In any case, I asked Kathy what her opinion was about the rather uncomfortable situation of having the vast majority of the universe thus far inaccessible to scientific study.

"In my opinion," she said, "we're in a situation a bit like physicists were in the late nineteenth century.  They knew light had strange properties.  It acted like a wave much of the time, so they'd postulated a medium -- the luminiferous aether -- through which the wave was propagating.  The problem was, every attempt to detect the aether failed.  Then Michelson and Morley came along and showed that the prediction of an 'aether drag' caused by the motion of the Earth through space didn't exist, suggesting very much that the aether didn't either.  The speed of light in a vacuum seemed to be the same in all reference frames, which was unlike any other wave ever studied.  Then Einstein said, 'Well, let's start by assuming that the speed of light in a vacuum is the same regardless of your reference frame, and see what happens,' and the aether became unnecessary.  Of course, what came out of that shift in perspective was the Theories of Relativity.
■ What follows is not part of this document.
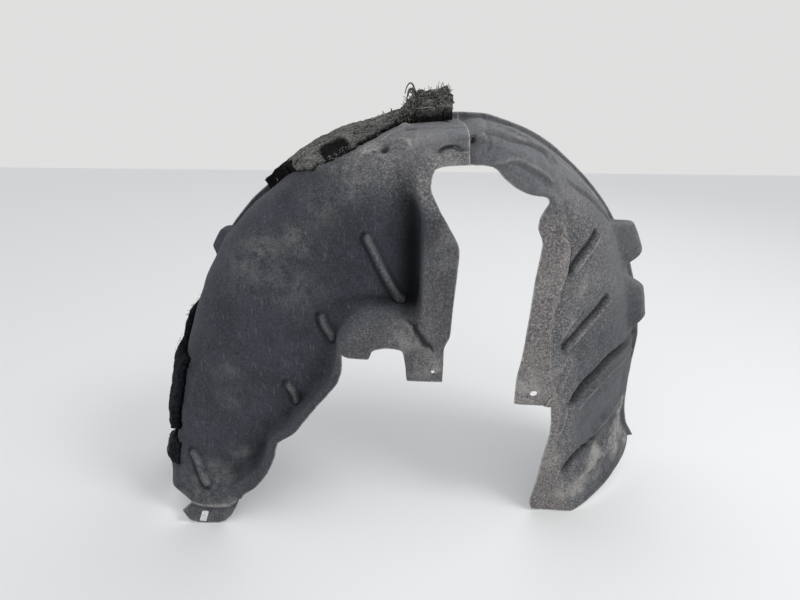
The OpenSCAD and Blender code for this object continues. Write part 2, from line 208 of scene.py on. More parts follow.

"What I think," she concluded, "is that we're waiting for this century's Einstein to tell us that we've been looking at everything the wrong way -- and suddenly the problems of dark matter and dark energy will evaporate, just like the aether did."

Well, we may have just gotten a glimpse at one possibility for that shift in perspective, courtesy of physicist Lucas Lombriser of the Université de Genève.

A paper published two weeks ago in the journal Classical and Quantum Gravity started by looking at what has been called "the worst prediction in physics" -- the value of the cosmological constant, which sets the expansion rate of the universe.  The prediction by theoretical physicists of what the cosmological constant should be given what we know about matter, and what we actually measure it to be, differ by 120 orders of magnitude -- that's 1 followed by 120 zeroes.

Oops.  Major oops.  This is what gave rise to the mysterious dark energy, some peculiar property of space itself that solves the mismatch.  But as far as what exactly this dark energy might be, physicists have come up empty-handed, so more and more it's seemed like a placeholder to cover up for the fact that we don't really understand what's going on.

This, Lombriser says, is because -- like with Einstein's solution to the aether -- we're starting out with the wrong assumption.

Maybe the universe is flat and static, as Einstein himself believed (after the discovery of red shift and the expansion of the universe, Einstein was forced unwillingly to accept an expanding universe and a cosmological constant -- which he later called "the greatest blunder of my career").  Perhaps space isn't expanding; it's the masses of particles that have changed over time.  The altered masses change the gravitational field that permeates space, and that's what generates red shift and the appearance of expansion.  So there is a cosmological constant, but it comes from the particles themselves, and the field in which they reside, evolving.

[Image licensed under the Creative Commons Original image by User:Vlad2i, slightly modified by User:mapos., Gravitational red-shifting2, CC BY-SA 3.0]

This new take solves three problems at once.  It does away with the cosmological constant mismatch; dark energy pretty much disappears completely; and the field itself that's responsible for the mass change could account for dark matter, as it shares many properties with an axion field, and axions are one of the leading candidates for the constituents of dark matter.  

This simultaneous solution of three vexing problems is certainly intriguing.  But the question is, is Lombriser right?  "The paper is pretty interesting, and it provides an unusual outcome for multiple problems in cosmology," said physicist Luz Ángela García, of the Universidad ECCI Bogotá, who was not involved in the research.  "The theory provides an outlet for the current tensions in cosmology.  However, we must be cautious.  Lombriser's solution contains elements in its theoretical model that likely can't be tested observationally, at least in the near future."

Which, of course, is the issue, and is all too common in this branch of science.  Even though Einstein's Theories of Relativity did a good job of accounting for various anomalies in the properties of light, the first precise confirmation of his predictions didn't occur until 39 years after he wrote his seminal paper in 1915.  How to detect the fluctuating field Lombriser postulates -- and, more importantly, how to distinguish its effects from the current model of expanding space -- is currently beyond us.

So maybe Lombriser is what my bandmate Kathy called "this century's Einstein."  Or maybe his ideas will prove to be just another unverified or (worse) unverifiable hypothesis.  But I have to say, when I read about what he's proposing, my ears did perk up.  It has the feel of a paradigm shift -- just what we've been waiting for.

And you can bet that the physicists are going to be all over this, looking for ways either to confirm or refute what he's saying.